--- Data shown ---

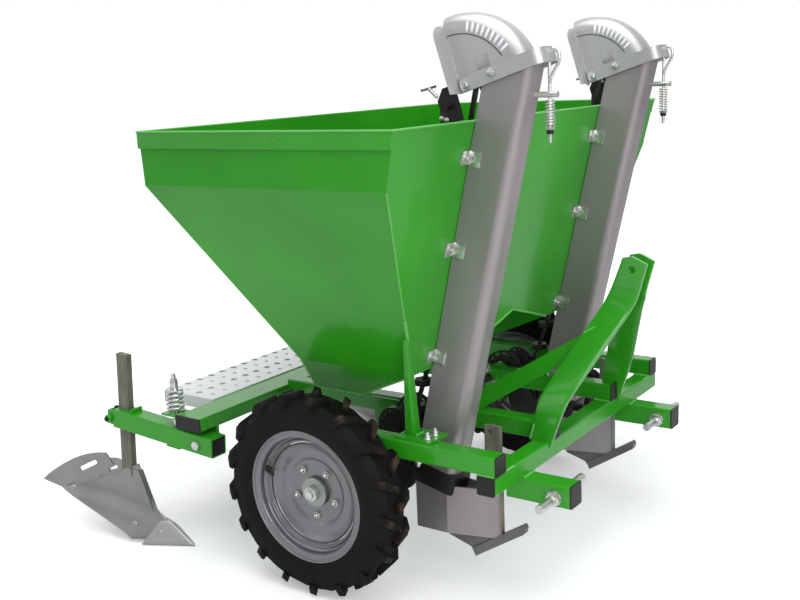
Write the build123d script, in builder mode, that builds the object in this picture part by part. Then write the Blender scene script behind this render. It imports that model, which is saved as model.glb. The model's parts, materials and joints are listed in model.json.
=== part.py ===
"""Two-row potato planter for a small tractor's three-point hitch.

Millimetres, +X forward to the tractor, +Y to the machine's left, +Z up. The floor is z = 0. Lengths along
X are taken from the ground wheels' axle, and every piece is moved at the end so that the machine stands
centred on the origin.
"""
import os
from math import atan, cos, degrees, pi, radians, sin, tan

from build123d import *

os.makedirs("parts", exist_ok=True)

SIDES = (("right", -1), ("left", 1))

# Whole machine: reach from the axle to the mast's nose and to the ridger wings' tips
FRONT_REACH = 704.0
REAR_REACH = 1064.0

# Half widths that the wheels, the rows and the ridgers are set out from
FRAME_HALF_WIDTH = 515.0
TOOLBAR_HALF_WIDTH = 600.0
ROW_Y = FRAME_HALF_WIDTH - 158.0

# Ground wheels
TYRE_OD = 560.0
TYRE_WIDTH = 118.0
TYRE_BEAD_D = 330.0
WHEEL_Y = FRAME_HALF_WIDTH + 68.0
AXLE_Z = TYRE_OD / 2
RIM_OD = 366.0
RIM_WIDTH = 94.0
RIM_SHEET = 4.0
RIM_BARREL_D = 288.0
DISC_RECESS = 52.0
HUB_BOLT_COUNT = 5
HUB_BOLT_CIRCLE = 134.0
HUB_BOLT_D = 14.0
HUB_FLANGE_D = 176.0
HUB_DISC_D = 80.0
SHAFT_D = 30.0
SHAFT_FIT = 0.05
SHAFT_INNER_Y = 172.0
CHAIN_Y = 252.0
WHEEL_SPROCKET_D = 96.0
SPROCKET_THICKNESS = 8.0

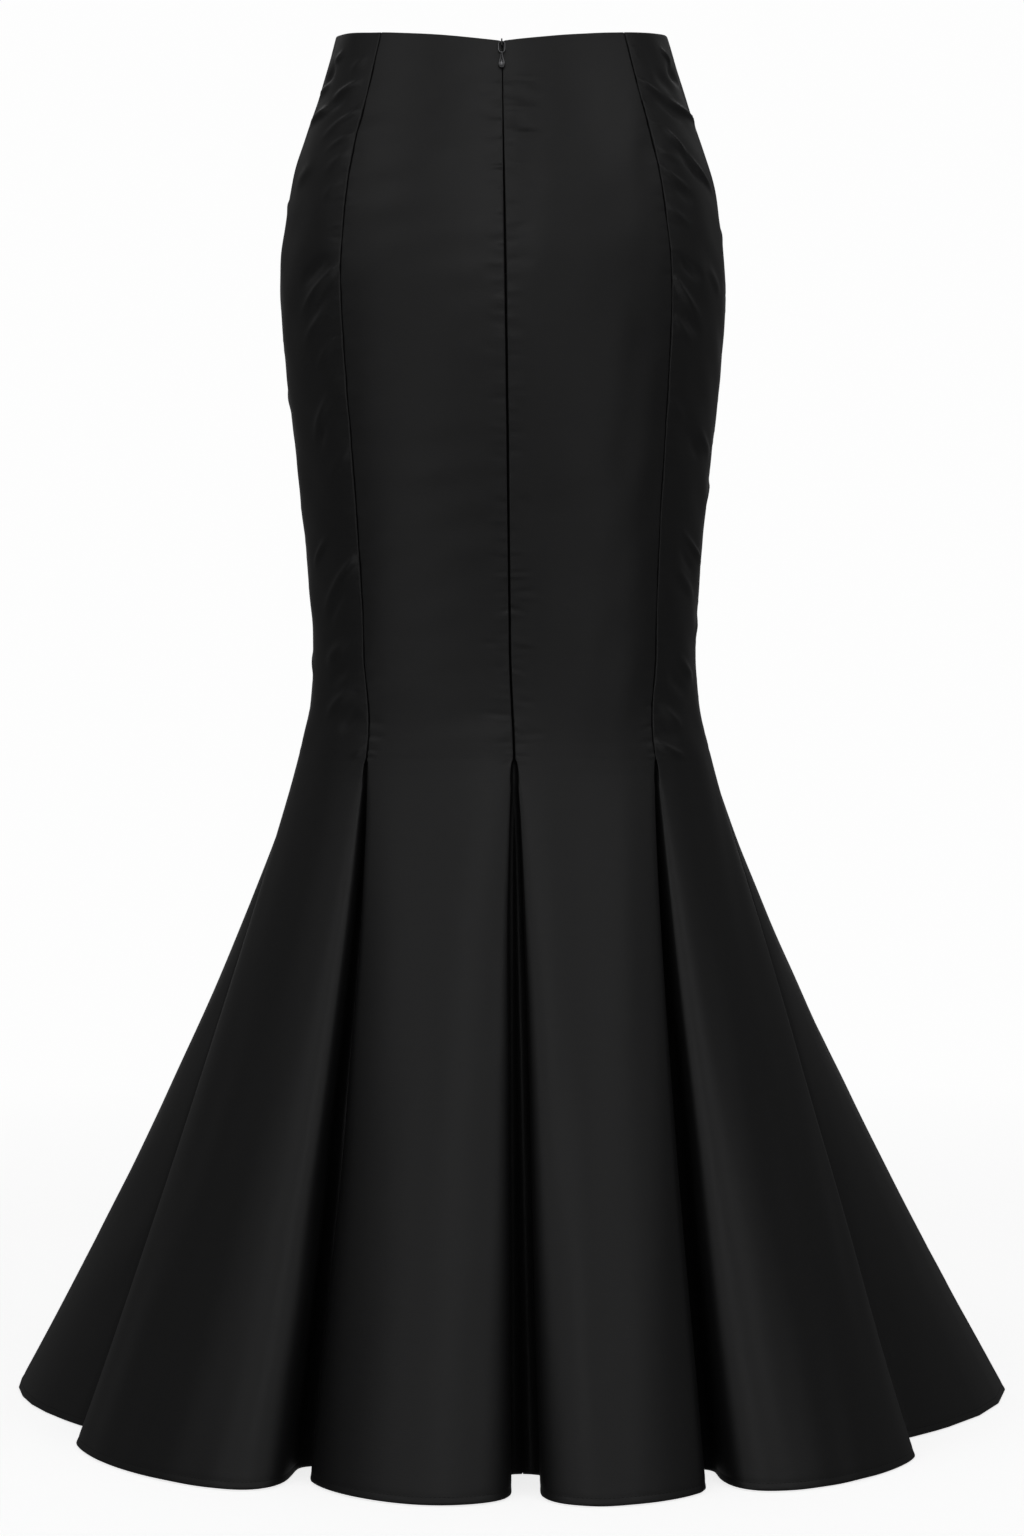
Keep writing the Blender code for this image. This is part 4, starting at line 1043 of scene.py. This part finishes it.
tapeDetail = dict(
    width=0.012,
    thick=0.0005,
    depth=0.00185,           # of its face behind the cloth's face
    bottom=0.800,            # height above the hem
    top=0.0024,              # below the waist edge
    openFrom=0.0074,         # below the waist edge the two tapes meet from here down
    openTo=0.0058,           # and clear the slider's arch from here up
    openHalf=0.0009,
    turned=0.001,            # of its inner edge, which is bent back
    upper=0.012,             # length of the closer rows at its top
    rows=(56, 20),
    columns=9,
    edge=((-0.00012, 0.0007), (0.00002, 0.00045), (0.00022, 0.0002), (0.00055, 0.00004)),
    yarn=0.0005,
    # darker than the satin: partly the tape's own black, partly painted shade for the zip's gap, where the
    # tape shows between the cloth edges
    color=(0.0040, 0.0040, 0.0043),
    roughness=0.75,
    specular=0.2,
    bumpDistance=0.00006,
)


def centreBackTop():
    return float(waistEdge(np.array(seams["centre_back"]["waist"])))


def backFace(angle, height):
    # A place on the closed body and the way out of it.
    point = standing(bodyPlan(angle, height), height)
    step, turn = 0.0005, 0.05
    aside = (standing(bodyPlan(angle + turn, height), height)
             - standing(bodyPlan(angle - turn, height), height))
    upward = (standing(bodyPlan(angle, height + step), height + step)
              - standing(bodyPlan(angle, height - step), height - step))
    return point, unit(np.cross(unit(aside), unit(upward)))


def beside(distance, height):
    # The angle of a place at a distance from the centre back.
    size = bodySize(np.broadcast_to(height, np.shape(distance)))
    return seamAngle("centre_back", height) + np.degrees(distance / size[..., 0])


def makeTape(name, sign, material):
    detail = tapeDetail
    top = centreBackTop() - detail["top"]
    bend = top - detail["upper"]
    heights = np.concatenate([np.linspace(detail["bottom"], bend, detail["rows"][0]),
                              np.linspace(bend, top, detail["rows"][1])[1:]])
    drop = centreBackTop() - heights
    opened = smoothStep((detail["openFrom"] - drop) / (detail["openFrom"] - detail["openTo"]))
    edge = np.array(detail["edge"])
    flat = np.linspace(detail["turned"], detail["width"], detail["columns"])
    distances = np.concatenate([edge[:, 0], flat])
    deeper = np.concatenate([edge[:, 1], np.zeros(len(flat))])
    apart = opened[:, None] * detail["openHalf"]
    distances = distances[None, :] + apart * (1.0 - distances / detail["width"])
    distances, deeper = distances * sign, np.repeat(deeper[None, :], len(heights), axis=0)
    if sign < 0:
        distances, deeper = distances[:, ::-1], deeper[:, ::-1]
    grid = np.repeat(heights[:, None], distances.shape[1], axis=1)
    points, outward = backFace(beside(distances, grid), grid)
    points = points - outward * (detail["depth"] + deeper)[..., None]
    piece = gridPiece(name, points, len(points), 0, distances, heights, material)
    area = faceArea(piece)
    length = float(np.linalg.norm(np.diff(points[:, 4], axis=0), axis=1).sum())
    thicken(piece, detail["thick"])
    return piece, area, length


def makeWeave(name, detail):
    # Twill of fine yarn in the piece's own UV map.
    color = detail["color"]
    material, tree, shader = newMaterial(name, {
        "Roughness": detail["roughness"], "Specular IOR Level": detail["specular"]})
    uv = addNode(tree, "ShaderNodeUVMap", uv_map="cloth")
    wave = addNode(tree, "ShaderNodeTexWave", {
        "Scale": waveScale(detail["yarn"]), "Distortion": 1.0}, bands_direction="DIAGONAL")
    tone = addMix(tree, [v * 0.6 for v in color], color)
    bump = addNode(tree, "ShaderNodeBump", {"Distance": detail["bumpDistance"]})
    join(tree, (uv, "UV", wave, "Vector"), (wave, "Fac", tone, "Factor"), (wave, "Fac", bump, "Height"),
         (tone, "Result", shader, "Base Color"), (bump, "Normal", shader, "Normal"))
    return material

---

— Problem —
Copy each record from above exactly, and include every line.

— Exercise result —
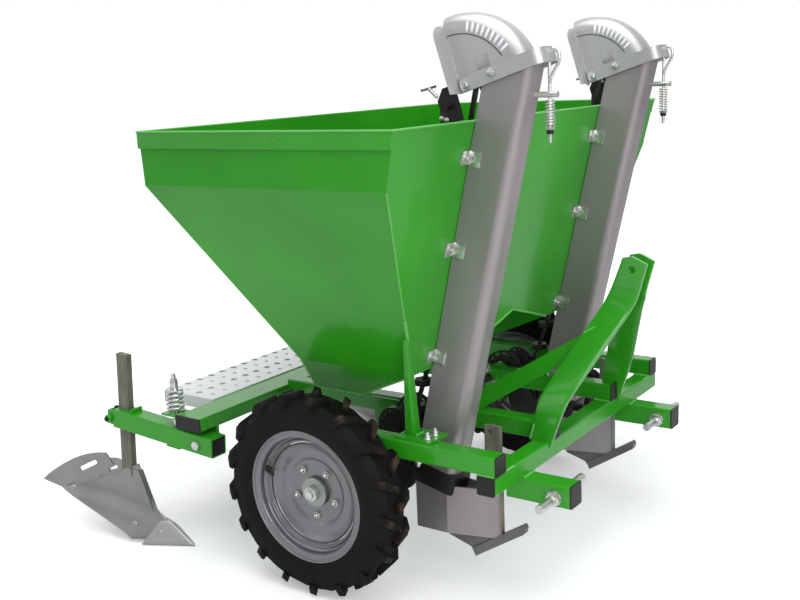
Write the build123d script, in builder mode, that builds the object in this picture part by part. Then write the Blender scene script behind this render. It imports that model, which is saved as model.glb. The model's parts, materials and joints are listed in model.json.
=== part.py ===
"""Two-row potato planter for a small tractor's three-point hitch.

Millimetres, +X forward to the tractor, +Y to the machine's left, +Z up. The floor is z = 0. Lengths along
X are taken from the ground wheels' axle, and every piece is moved at the end so that the machine stands
centred on the origin.
"""
import os
from math import atan, cos, degrees, pi, radians, sin, tan

from build123d import *

os.makedirs("parts", exist_ok=True)

SIDES = (("right", -1), ("left", 1))

# Whole machine: reach from the axle to the mast's nose and to the ridger wings' tips
FRONT_REACH = 704.0
REAR_REACH = 1064.0

# Half widths that the wheels, the rows and the ridgers are set out from
FRAME_HALF_WIDTH = 515.0
TOOLBAR_HALF_WIDTH = 600.0
ROW_Y = FRAME_HALF_WIDTH - 158.0

# Ground wheels
TYRE_OD = 560.0
TYRE_WIDTH = 118.0
TYRE_BEAD_D = 330.0
WHEEL_Y = FRAME_HALF_WIDTH + 68.0
AXLE_Z = TYRE_OD / 2
RIM_OD = 366.0
RIM_WIDTH = 94.0
RIM_SHEET = 4.0
RIM_BARREL_D = 288.0
DISC_RECESS = 52.0
HUB_BOLT_COUNT = 5
HUB_BOLT_CIRCLE = 134.0
HUB_BOLT_D = 14.0
HUB_FLANGE_D = 176.0
HUB_DISC_D = 80.0
SHAFT_D = 30.0
SHAFT_FIT = 0.05
SHAFT_INNER_Y = 172.0
CHAIN_Y = 252.0
WHEEL_SPROCKET_D = 96.0
SPROCKET_THICKNESS = 8.0

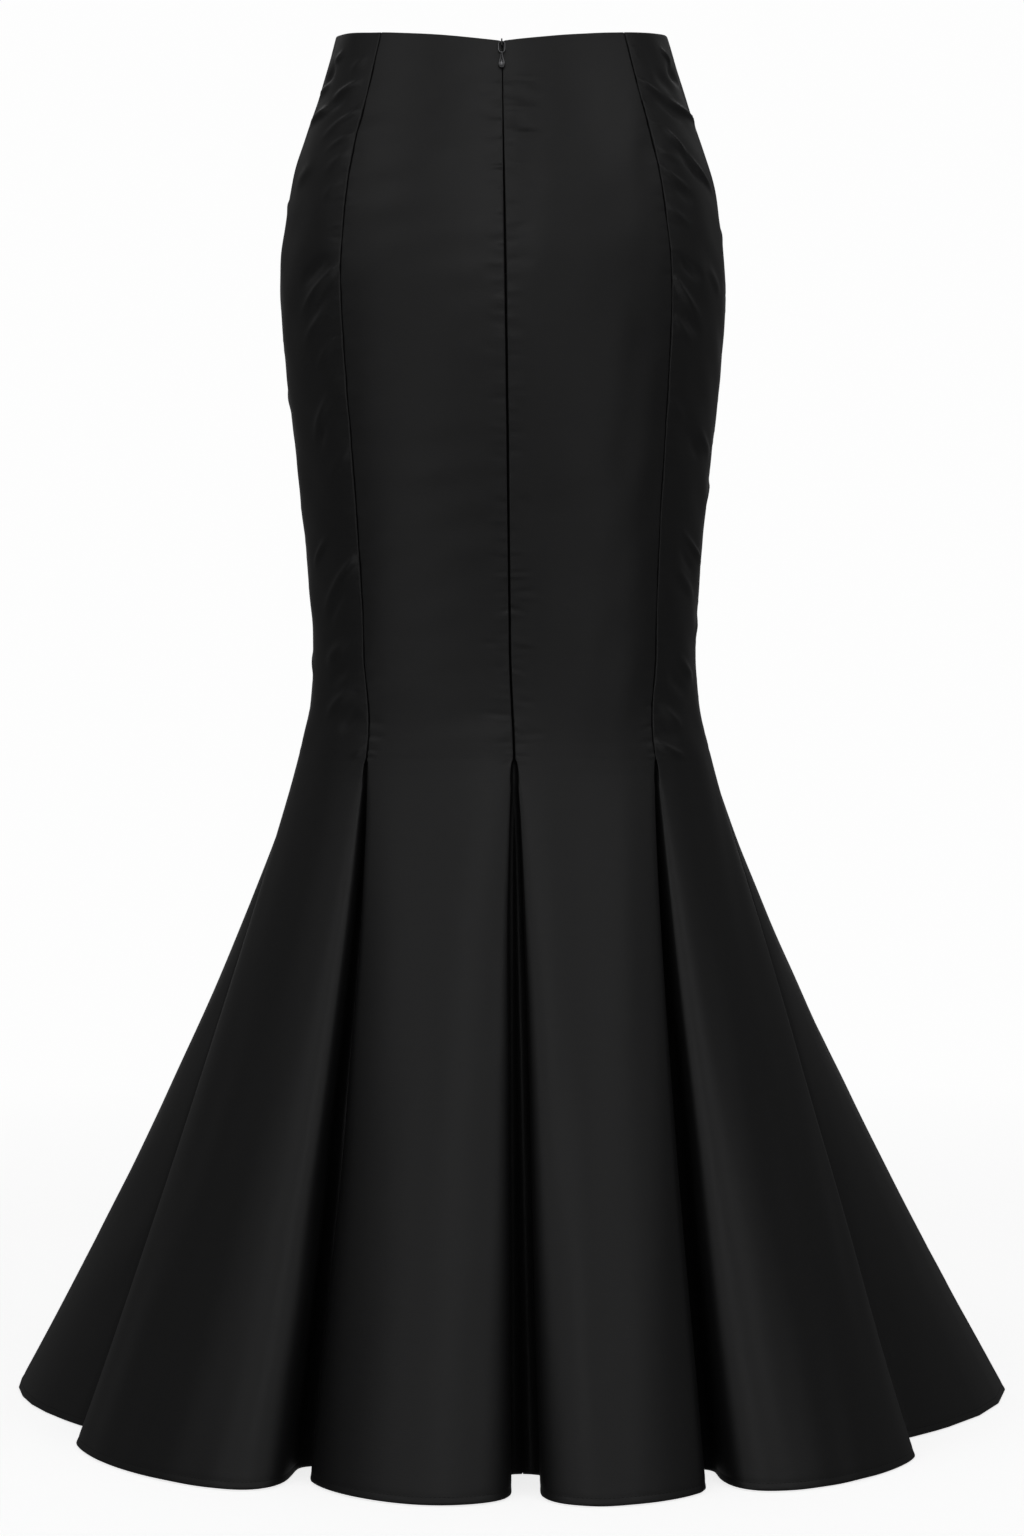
Keep writing the Blender code for this image. This is part 4, starting at line 1043 of scene.py. This part finishes it.
tapeDetail = dict(
    width=0.012,
    thick=0.0005,
    depth=0.00185,           # of its face behind the cloth's face
    bottom=0.800,            # height above the hem
    top=0.0024,              # below the waist edge
    openFrom=0.0074,         # below the waist edge the two tapes meet from here down
    openTo=0.0058,           # and clear the slider's arch from here up
    openHalf=0.0009,
    turned=0.001,            # of its inner edge, which is bent back
    upper=0.012,             # length of the closer rows at its top
    rows=(56, 20),
    columns=9,
    edge=((-0.00012, 0.0007), (0.00002, 0.00045), (0.00022, 0.0002), (0.00055, 0.00004)),
    yarn=0.0005,
    # darker than the satin: partly the tape's own black, partly painted shade for the zip's gap, where the
    # tape shows between the cloth edges
    color=(0.0040, 0.0040, 0.0043),
    roughness=0.75,
    specular=0.2,
    bumpDistance=0.00006,
)


def centreBackTop():
    return float(waistEdge(np.array(seams["centre_back"]["waist"])))


def backFace(angle, height):
    # A place on the closed body and the way out of it.
    point = standing(bodyPlan(angle, height), height)
    step, turn = 0.0005, 0.05
    aside = (standing(bodyPlan(angle + turn, height), height)
             - standing(bodyPlan(angle - turn, height), height))
    upward = (standing(bodyPlan(angle, height + step), height + step)
              - standing(bodyPlan(angle, height - step), height - step))
    return point, unit(np.cross(unit(aside), unit(upward)))


def beside(distance, height):
    # The angle of a place at a distance from the centre back.
    size = bodySize(np.broadcast_to(height, np.shape(distance)))
    return seamAngle("centre_back", height) + np.degrees(distance / size[..., 0])


def makeTape(name, sign, material):
    detail = tapeDetail
    top = centreBackTop() - detail["top"]
    bend = top - detail["upper"]
    heights = np.concatenate([np.linspace(detail["bottom"], bend, detail["rows"][0]),
                              np.linspace(bend, top, detail["rows"][1])[1:]])
    drop = centreBackTop() - heights
    opened = smoothStep((detail["openFrom"] - drop) / (detail["openFrom"] - detail["openTo"]))
    edge = np.array(detail["edge"])
    flat = np.linspace(detail["turned"], detail["width"], detail["columns"])
    distances = np.concatenate([edge[:, 0], flat])
    deeper = np.concatenate([edge[:, 1], np.zeros(len(flat))])
    apart = opened[:, None] * detail["openHalf"]
    distances = distances[None, :] + apart * (1.0 - distances / detail["width"])
    distances, deeper = distances * sign, np.repeat(deeper[None, :], len(heights), axis=0)
    if sign < 0:
        distances, deeper = distances[:, ::-1], deeper[:, ::-1]
    grid = np.repeat(heights[:, None], distances.shape[1], axis=1)
    points, outward = backFace(beside(distances, grid), grid)
    points = points - outward * (detail["depth"] + deeper)[..., None]
    piece = gridPiece(name, points, len(points), 0, distances, heights, material)
    area = faceArea(piece)
    length = float(np.linalg.norm(np.diff(points[:, 4], axis=0), axis=1).sum())
    thicken(piece, detail["thick"])
    return piece, area, length


def makeWeave(name, detail):
    # Twill of fine yarn in the piece's own UV map.
    color = detail["color"]
    material, tree, shader = newMaterial(name, {
        "Roughness": detail["roughness"], "Specular IOR Level": detail["specular"]})
    uv = addNode(tree, "ShaderNodeUVMap", uv_map="cloth")
    wave = addNode(tree, "ShaderNodeTexWave", {
        "Scale": waveScale(detail["yarn"]), "Distortion": 1.0}, bands_direction="DIAGONAL")
    tone = addMix(tree, [v * 0.6 for v in color], color)
    bump = addNode(tree, "ShaderNodeBump", {"Distance": detail["bumpDistance"]})
    join(tree, (uv, "UV", wave, "Vector"), (wave, "Fac", tone, "Factor"), (wave, "Fac", bump, "Height"),
         (tone, "Result", shader, "Base Color"), (bump, "Normal", shader, "Normal"))
    return material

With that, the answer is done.